Si los que convocan al “levantamiento popular”, persiguieran en verdad el bien de la nación, no hubieran incurrido en saqueos, agresiones salvajes y actos vándalos que ninguna persona decente y civilizada, más allá de cualquier idea política, aprobaría.
Por eso, los que queremos el progreso de la nación, la independencia y la verdadera libertad tenemos la obligación de defender las calles con uñas y dientes, con argumentos y pacíficamente, como nos dijera siempre el Comandante en Jefe, cuyo aniversario 95 celebraremos el próximo 13 de agosto.

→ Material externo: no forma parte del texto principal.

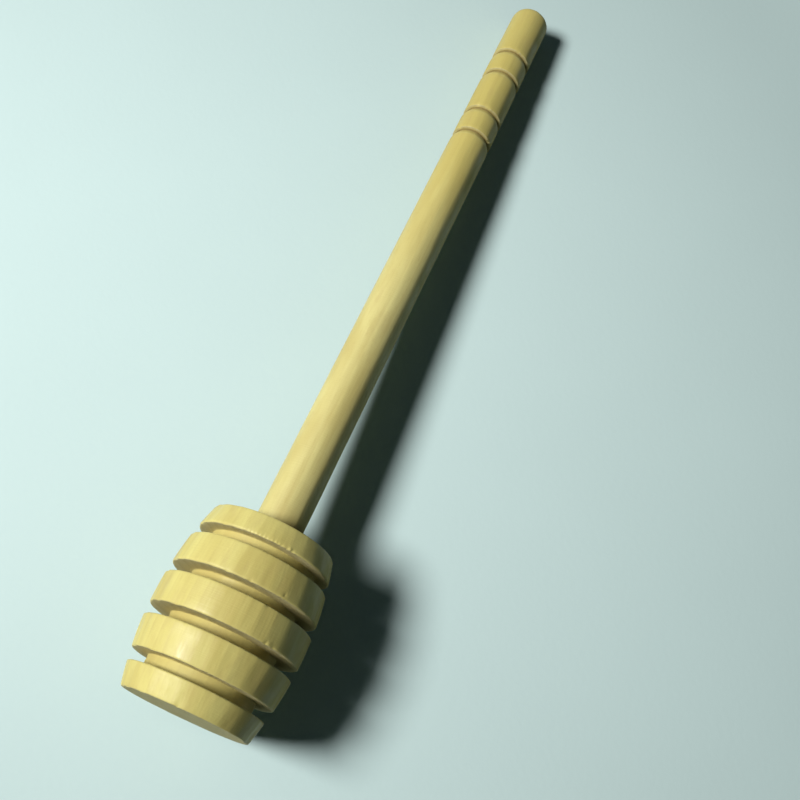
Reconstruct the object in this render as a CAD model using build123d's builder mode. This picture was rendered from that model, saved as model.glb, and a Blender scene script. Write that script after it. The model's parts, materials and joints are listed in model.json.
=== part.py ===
from build123d import *

import os
from math import asin, atan2, cos, hypot, sin, sqrt

# Turned wooden honey dipper, in millimetres, lying on its side as it rests on a table.
# +Z is up and +X runs from the tip of the head towards the end of the handle.
# The origin is on the table, under the middle of the dipper.

# Whole dipper, from the tip of the head to the end of the handle
overall_length = 156.0

# Head: one barrel-shaped outline, cut into discs by grooves
head_length = 29.2
belly_radius = 12.3
belly_place = 14.8
barrel_arc_radius = 52.0
end_disc_width = 3.55
groove_count = 4
groove_width = 1.9
groove_floor_radius = 8.7
rim_round = 0.25

# Handle: a straight stick with a flared foot and a rounded end
handle_radius = 4.0
foot_flare = 0.5
foot_land = 0.15
end_round = 1.6

# Two pairs of V grooves near the end of the handle, placed from that end
inner_pair_from_end = 35.0
outer_pair_from_end = 17.7
pair_spacing = 6.2
notch_width = 1.6
notch_depth = 0.7

# Glued joint: a tenon on the handle in a blind socket in the shoulder of the head
tenon_step = 1.0
tenon_chamfer = 0.6
socket_depth = 18.0
glue_gap = 0.1
glue_pool = 1.0

# Along the dipper, measured from the tip
disc_count = groove_count + 1
inner_disc_width = (head_length - 2 * end_disc_width - groove_count * groove_width) / (disc_count - 2)
groove_pitch = inner_disc_width + groove_width
groove_starts = [end_disc_width + i * groove_pitch for i in range(groove_count)]
disc_starts = [0] + [start + groove_width for start in groove_starts]
disc_ends = groove_starts + [head_length]
socket_floor = head_length - socket_depth
tenon_start = socket_floor + glue_pool
cove_end = head_length + foot_land + foot_flare
pair_places = [overall_length - inner_pair_from_end, overall_length - outer_pair_from_end]
notch_places = [place + side * pair_spacing / 2 for place in pair_places for side in (-1, 1)]

# Across the dipper
foot_radius = handle_radius + foot_flare
tenon_radius = handle_radius - tenon_step
socket_radius = tenon_radius + glue_gap
barrel_centre_radius = belly_radius - barrel_arc_radius


def barrel_radius(place, inset=0):
    """Radius of the barrel outline at a place along the head, moved inwards by inset."""
    return barrel_centre_radius + sqrt((barrel_arc_radius - inset) ** 2 - (place - belly_place) ** 2)


# The dipper rests on its largest rim and on the rounded end of its handle. Each is a circle in the
# lengthwise section, and the table is the line that touches both of them.
end_circle = (overall_length - end_round, handle_radius - end_round, end_round)


def rim_circle(place):
    """Centre and radius of the small round on a disc's rim, from the place of its centre."""
    return (place, barrel_radius(place, rim_round), rim_round)


def tilt_on(circle):
    """Tilt of the dipper, in radians, when it rests on this circle and on the handle's end."""
    run = end_circle[0] - circle[0]
    drop = circle[1] - end_circle[1]
    return atan2(drop, run) - asin((end_circle[2] - circle[2]) / hypot(drop, run))


rim_places = [start + rim_round for start in disc_starts] + [end - rim_round for end in disc_ends]
rest_tilt = max(tilt_on(rim_circle(place)) for place in rim_places)

# Where the table touches the barrel between two rims of one disc, that is the contact instead.
side_tilt = tilt_on((belly_place, barrel_centre_radius, barrel_arc_radius))
side_place = belly_place + barrel_arc_radius * sin(side_tilt)
if any(start + rim_round < side_place < end - rim_round for start, end in zip(disc_starts, disc_ends)):
    rest_tilt = side_tilt

# Height of the tip's centre above the table, and the stretch of X that the tilted dipper covers
tip_height = end_circle[0] * sin(rest_tilt) + end_circle[1] * cos(rest_tilt) + end_round
tip_circle = rim_circle(rim_round)
lowest_x = tip_circle[0] * cos(rest_tilt) - tip_circle[1] * sin(rest_tilt) - rim_round
highest_x = end_circle[0] * cos(rest_tilt) + end_circle[1] * sin(rest_tilt) + end_round

# Lathe plane: its X runs along the dipper from the tip's centre, and its Y is the radius
tip_centre = Vector(-(lowest_x + highest_x) / 2, 0, tip_height)
along = Vector(cos(rest_tilt), 0, -sin(rest_tilt))
lathe_plane = Plane(origin=tip_centre, x_dir=along, z_dir=(0, -1, 0))
lathe_axis = Axis(origin=tip_centre, direction=along)

# Head: the barrel, its grooves and its socket as one turned profile
with BuildPart() as head:
    with BuildSketch(lathe_plane) as head_profile:
        with BuildLine():
            ThreePointArc(
                (0, barrel_radius(0)),
                (belly_place, belly_radius),
                (head_length, barrel_radius(head_length)),
            )
            Polyline(
                (head_length, barrel_radius(head_length)),
                (head_length, 0),
                (0, 0),
                (0, barrel_radius(0)),
            )
        make_face()
        with Locations(*[(start, groove_floor_radius) for start in groove_starts]):
            Rectangle(groove_width, belly_radius, align=(Align.MIN, Align.MIN), mode=Mode.SUBTRACT)
        rims = [v for v in head_profile.vertices() if v.Y > groove_floor_radius + rim_round]
        fillet(rims, radius=rim_round)
        with Locations((socket_floor, 0)):
            Rectangle(socket_depth, socket_radius, align=(Align.MIN, Align.MIN), mode=Mode.SUBTRACT)
    revolve(axis=lathe_axis)

# Handle: tenon, flared foot, stick, V grooves and rounded end
with BuildPart() as handle:
    with BuildSketch(lathe_plane):
        with BuildLine():
            Polyline(
                (overall_length, 0),
                (tenon_start, 0),
                (tenon_start, tenon_radius - tenon_chamfer),
                (tenon_start + tenon_chamfer, tenon_radius),
                (head_length, tenon_radius),
                (head_length, foot_radius),
                (head_length + foot_land, foot_radius),
            )
            CenterArc((cove_end, foot_radius), foot_flare, 180, 90)
            Line((cove_end, handle_radius), (end_circle[0], handle_radius))
            CenterArc((end_circle[0], end_circle[1]), end_round, 90, -90)
            Line((overall_length, end_circle[1]), (overall_length, 0))
        make_face()
        with Locations(*[(place, handle_radius) for place in notch_places]):
            Polygon((-notch_width / 2, 0), (0, -notch_depth), (notch_width / 2, 0), mode=Mode.SUBTRACT)
    revolve(axis=lathe_axis)

# Glue: a thin cup that fills the socket around the tenon and under its end
with BuildPart() as glue_film:
    with BuildSketch(lathe_plane):
        with Locations((socket_floor, 0)):
            Rectangle(socket_depth, socket_radius, align=(Align.MIN, Align.MIN))
    revolve(axis=lathe_axis)
    add(handle.part, mode=Mode.SUBTRACT)

head.part.label = "head"
handle.part.label = "handle"
glue_film.part.label = "glue_film"

os.makedirs("parts", exist_ok=True)
export_step(head.part, "parts/head.step")
export_step(handle.part, "parts/handle.step")
export_step(glue_film.part, "parts/glue_film.step")
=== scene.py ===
import json
import random
from collections import namedtuple
from math import atan2, ceil, cos, exp, hypot, pi, radians, sin, sqrt, tan

import bmesh
import bpy
from mathutils import Matrix, Quaternion, Vector, noise


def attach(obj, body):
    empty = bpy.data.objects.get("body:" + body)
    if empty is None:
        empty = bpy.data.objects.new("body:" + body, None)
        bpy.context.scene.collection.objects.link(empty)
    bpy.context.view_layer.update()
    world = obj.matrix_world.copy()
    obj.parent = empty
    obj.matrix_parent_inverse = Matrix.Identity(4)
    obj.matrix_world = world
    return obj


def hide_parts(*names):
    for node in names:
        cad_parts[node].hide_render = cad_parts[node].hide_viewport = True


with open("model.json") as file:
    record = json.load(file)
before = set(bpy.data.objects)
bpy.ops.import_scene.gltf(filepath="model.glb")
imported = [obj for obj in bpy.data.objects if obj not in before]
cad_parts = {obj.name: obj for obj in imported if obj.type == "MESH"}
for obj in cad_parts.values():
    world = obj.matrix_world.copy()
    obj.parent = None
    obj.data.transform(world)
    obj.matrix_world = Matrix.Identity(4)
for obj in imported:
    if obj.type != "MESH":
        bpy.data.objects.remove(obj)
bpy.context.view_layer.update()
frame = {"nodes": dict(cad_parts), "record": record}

# The turned profile is in millimetres, measured from the tip along the dipper and out from its axis.
# MM turns it into metres, which every Blender object is in.
MM = 0.001
OVERALL_LENGTH = 156.0
HEAD_LENGTH = 29.2
BELLY_RADIUS = 12.3
BELLY_PLACE = 14.8
BARREL_ARC_RADIUS = 52.0
END_DISC_WIDTH = 3.55
GROOVE_COUNT = 4
GROOVE_WIDTH = 1.9
GROOVE_FLOOR_RADIUS = 8.7
HANDLE_RADIUS = 4.0
FOOT_FLARE = 0.5
FOOT_LAND = 0.15
END_ROUND = 1.6
INNER_PAIR_FROM_END = 35.0
OUTER_PAIR_FROM_END = 17.7
PAIR_SPACING = 6.2
NOTCH_WIDTH = 1.6
NOTCH_DEPTH = 0.7

# Small rounds that only the close-up surface has
RIM_ROUND = 0.22
GROOVE_CORNER_ROUND = 0.2
NOTCH_RIM_ROUND = 0.07
NOTCH_FLOOR_ROUND = 0.1

# Each notch leans: a gentle rounded shoulder on the head's side, and a steep wall on the other
NOTCH_LEAN = 0.62
NOTCH_SHOULDER_ROUND = 1.4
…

La calle es de los revolucionarios no significa una consigna para una coyuntura excepcional, tampoco un lema discriminatorio, como decía en una de sus comparecencias el Presidente Miguel Díaz-Canel; es un modo de actuación constante para mantener todos los derechos conquistados y mejorar nuestro proyecto social, no exento de errores ni de necesarias correcciones.
La calle es de los revolucionarios significa luchar por la tranquilidad de nuestra familia, ondear nuestros símbolos nacionales, alzar nuestras voces y, sobre todo, cumplir el precepto de Raúl de hacer cada cual lo que corresponde en los puestos. Es mantener la unidad, no cansarnos en el combate, desmontar campañas y mentiras, nuclearnos en torno al Partido y a sus dirigentes, tener fe inquebrantable en la victoria.
Es denunciar el bloqueo económico que pretende asfixiarnos a toda costa. Es luchar por la vida, el fin de la pandemia, el progreso, aun en medio de tan espinoso panorama; es poner en primer orden el concepto de Revolución que nos dejó Fidel.
No nos dejemos provocar con la violencia. No nos dejemos confundir con cantos de sirena ni con hipócritas pronunciamientos, elaborados con todo cálculo y premeditación.
Sigamos defendiendo la patria con la verdad, sin olvidar la complicada situación epidemiológica, sin subestimar al adversario que enfrentamos. Sigamos en el camino del cambio verdadero, que se produjo en 1959, cuando nos desprendimos del tutelaje de U.S.A. Pongamos en el corazón el alma de José Martí, quien un día antes de morir en combate, en los campos de Dos Ríos, nos alertó que su propósito supremo era impedir con la independencia de Cuba que se extendieran los Estados Unidos por nuestras tierras de América. Defendamos el honor de los que dieron su sangre por la emancipación nacional. Sigamos el ejemplo de Carlos Manuel de Céspedes y todos aquellos que le secundaron en la manigua redentora, exclamando para el porvenir: ¡Independencia o muerte!